The Tempest incidental music, Op. 1, is a set of movements for Shakespeare's play composed by Arthur Sullivan in 1861 and expanded in 1862. This was Sullivan's first major composition, and its success quickly brought him to the attention of the musical establishment in England.

Sullivan wrote his incidental music to Shakespeare's play as his graduation piece while a conservatory student at Leipzig. Felix Mendelssohn was much admired by the tutors at the Leipzig Conservatory, and Sullivan's music, following the pattern of Mendelssohn's famous score for A Midsummer Night's Dream, was chosen for inclusion in the Conservatory’s end-of-year concert at the Leipzig Gewandhaus on 6 April 1861, while Sullivan was still eighteen years old. At that concert, six items from the score were played, conducted by the composer: "Introduction", "Ariel’s Song", "Entr’acte", "Grotesque Dance", "Entr’acte and Epilogue", "Dance of Nymphs and Reapers".

After Sullivan's return to England, early in 1862, music critic Henry F. Chorley hosted a private performance of The Tempest in his home, where George Grove, at that time Secretary to the Crystal Palace, heard the piece. Grove was sufficiently impressed to arrange for a performance the work by the unknown composer at the Crystal Palace, where it was taken up by August Manns, conductor of the Crystal Palace concerts.

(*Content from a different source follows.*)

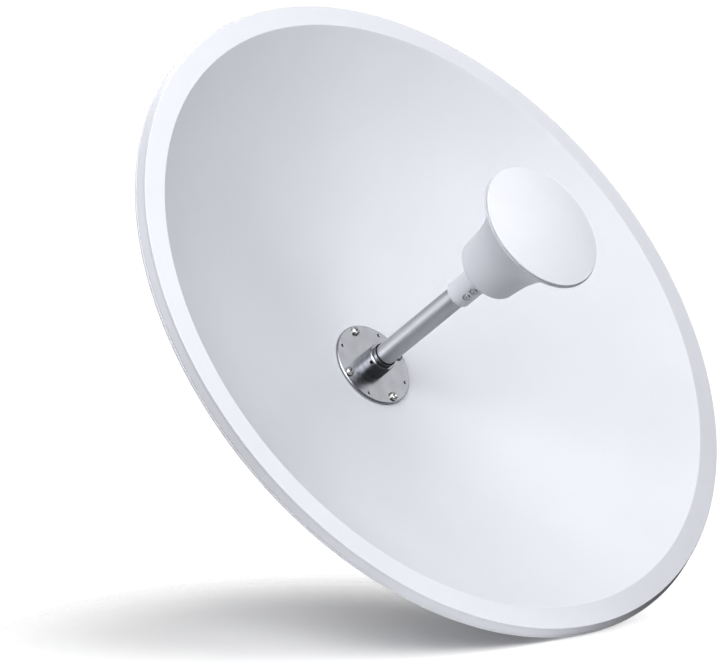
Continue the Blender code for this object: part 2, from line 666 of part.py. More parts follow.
def add_u_bolts():
    """Two U-bolts that hold the pole against the bracket, each with two nuts."""
    bend = U_BOLT_HALF_WIDTH
    for height, word in ((-U_BOLT_HEIGHT, "lower"), (U_BOLT_HEIGHT, "upper")):
        path = [(-bend, U_BOLT_END)]
        path += arc((0.0, U_BOLT_STRAIGHT), bend, math.pi, 0.0, 12)
        path.append((bend, U_BOLT_END))
        curve = bpy.data.curves.new(f"u_bolt_{word}", "CURVE")
        curve.dimensions = "3D"
        curve.bevel_depth = BOLT_RADIUS
        curve.bevel_resolution = 2
        curve.use_fill_caps = True
        spline = curve.splines.new("POLY")
        spline.points.add(len(path) - 1)
        for point, (x, y) in zip(spline.points, path):
            point.co = (x, y, 0.0, 1.0)
        spline.use_smooth = True
        bolt = bpy.data.objects.new(f"u_bolt_{word}", curve)
        bpy.context.collection.objects.link(bolt)
        curve.materials.append(bright_steel())
        bolt.location = (0.0, 0.0, height)
        for side, turn in ((-1.0, "left"), (1.0, "right")):
            nut = flange_nut(f"u_bolt_nut_{word}_{turn}", bright_steel(), None)
            nut.location = (side * bend, -STEEL - GAP, height)
            nut.rotation_euler = (math.radians(90.0), 0.0, 0.0)


clear_scene()
dish_frame = boresight_empty()
add_reflector(dish_frame)
flange_face = add_flange(dish_frame)
add_flange_screws(dish_frame, flange_face)
add_collar(dish_frame, flange_face)
add_tube(dish_frame)
add_neck_sleeve(dish_frame)
add_bell(dish_frame)
add_cap(dish_frame)
add_hub(dish_frame)
add_housing(dish_frame)
add_tilt_bracket(dish_frame)
cheek_face = add_pole_bracket()
add_pivot_hardware(cheek_face)
add_u_bolts()
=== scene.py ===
"""Looks of the wireless bridge dish antenna, piece by piece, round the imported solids."""

import math

import bmesh
import bpy
from mathutils import Matrix, Vector


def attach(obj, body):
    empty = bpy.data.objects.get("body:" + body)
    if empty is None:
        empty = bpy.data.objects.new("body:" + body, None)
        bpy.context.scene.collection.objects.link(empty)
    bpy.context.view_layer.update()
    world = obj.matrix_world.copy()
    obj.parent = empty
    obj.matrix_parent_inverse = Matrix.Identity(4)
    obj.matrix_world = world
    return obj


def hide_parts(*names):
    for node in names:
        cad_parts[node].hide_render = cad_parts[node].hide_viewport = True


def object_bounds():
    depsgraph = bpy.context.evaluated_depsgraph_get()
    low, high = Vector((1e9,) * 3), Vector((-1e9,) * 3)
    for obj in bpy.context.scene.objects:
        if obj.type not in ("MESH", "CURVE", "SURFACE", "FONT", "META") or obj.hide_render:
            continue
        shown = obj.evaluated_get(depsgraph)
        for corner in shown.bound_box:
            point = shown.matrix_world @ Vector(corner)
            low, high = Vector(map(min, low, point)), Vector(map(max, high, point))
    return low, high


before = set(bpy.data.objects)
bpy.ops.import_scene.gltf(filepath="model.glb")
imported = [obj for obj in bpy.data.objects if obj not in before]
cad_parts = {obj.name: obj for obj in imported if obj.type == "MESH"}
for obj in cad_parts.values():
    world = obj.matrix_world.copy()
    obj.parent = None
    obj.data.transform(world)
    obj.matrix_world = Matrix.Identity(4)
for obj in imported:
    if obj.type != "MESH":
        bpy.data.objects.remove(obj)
cad_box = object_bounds()

# The camera: a long lens at the height of the feed, in front of the dish and well to its left,
# as the perspective of the rim, the lip and the feed flange gives it.
view_azimuth = math.radians(-46.39)
view_elevation = math.radians(7.97)
view_distance = 4.5324
view_aim = Vector((-0.051316, -0.176764, 0.055343))
view_back = Vector((
    math.sin(view_azimuth) * math.cos(view_elevation),
    -math.cos(view_azimuth) * math.cos(view_elevation),
    math.sin(view_elevation),
))
camera = bpy.data.objects.new("camera", bpy.data.cameras.new("camera"))
bpy.context.scene.collection.objects.link(camera)
camera.location = view_aim + view_back * view_distance
camera.rotation_mode = "QUATERNION"
camera.rotation_quaternion = (-view_back).to_track_quat("-Z", "Y")
camera.data.lens = 248.96
camera.data.sensor_width = 36.0
camera.data.clip_end = 60.0
bpy.context.scene.camera = camera
# The photo was printed with more contrast than the eye sees, so the tone curve is steeper here too.
bpy.context.scene.view_settings.view_transform = "Standard"
bpy.context.scene.view_settings.gamma = 0.667


# The reflector: one sheet of aluminium, 1.5 mm thick, spun over a former into a parabolic bowl with
# a flat seat for the feed, a narrow lip and a skirt turned back with a rolled hem, then powder
# coated white all over.
MM = 0.001
crease = math.radians(32.0)
elevation = math.radians(35.1)
seat_centre = Vector((0.0, -141.364, 17.034)) * MM
dish_frame = Matrix.Translation(seat_centre) @ Matrix.Rotation(math.radians(90.0) - elevation, 4, "X")


def linear(code):
    """An sRGB hex colour as linear red, green, blue and alpha."""
    levels = [int(code[k:k + 2], 16) / 255.0 for k in (1, 3, 5)]
    return [v / 12.92 if v <= 0.04045 else ((v + 0.055) / 1.055) ** 2.4 for v in levels] + [1.0]


def material(name):
    """An empty node material."""
    made = bpy.data.materials.new(name)
    made.use_nodes = True
    made.node_tree.nodes.clear()
    return made, made.node_tree


def add(tree, kind, inputs, **settings):
    """Adds a node. An input that is given a socket is linked, and any other value is set."""
    made = tree.nodes.new("ShaderNode" + kind)
    for key, value in settings.items():
        setattr(made, key, value)
    for key, value in inputs.items():
        if isinstance(value, bpy.types.NodeSocket):
            tree.links.new(value, made.inputs[key])
        else:
            made.inputs[key].default_value = value
    return made


def rounded(corners, steps=5):
    """A flat outline from (x, y, fillet) corners in mm, each fillet drawn as an arc. Gives metres."""
    points = []
    for index, (x, y, fillet) in enumerate(corners):
        here = Vector((x, y))
        if fillet == 0.0:
            points.append(here * MM)
            continue
        back = (Vector(corners[index - 1][:2]) - here).normalized()
        ahead = (Vector(corners[(index + 1) % len(corners)][:2]) - here).normalized()
        half = back.angle(ahead) / 2.0
        centre = here + (back + ahead).normalized() * fillet / math.sin(half)
        first = here + back * fillet / math.tan(half) - centre
        turn = first.angle_signed(here + ahead * fillet / math.tan(half) - centre)
        for step in range(steps + 1):
            points.append((centre + Matrix.Rotation(-turn * step / steps, 2) @ first) * MM)
    return points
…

Sullivan revised and extended the music to twelve movements, which were given in full at a concert on 5 April 1862 at the Crystal Palace, with a linking narration written by Chorley and spoken by Arthur Matthison. The solo singers were May Banks and Robertina Henderson. The work was an immediate success, with five numbers being encored. The score was favourably reviewed by The Times and even more favourably by The Athenaeum, which was the publication for which Chorley was critic. So great was the success of the concert that it was repeated the following week, and Sullivan's reputation as an extremely promising composer was made overnight.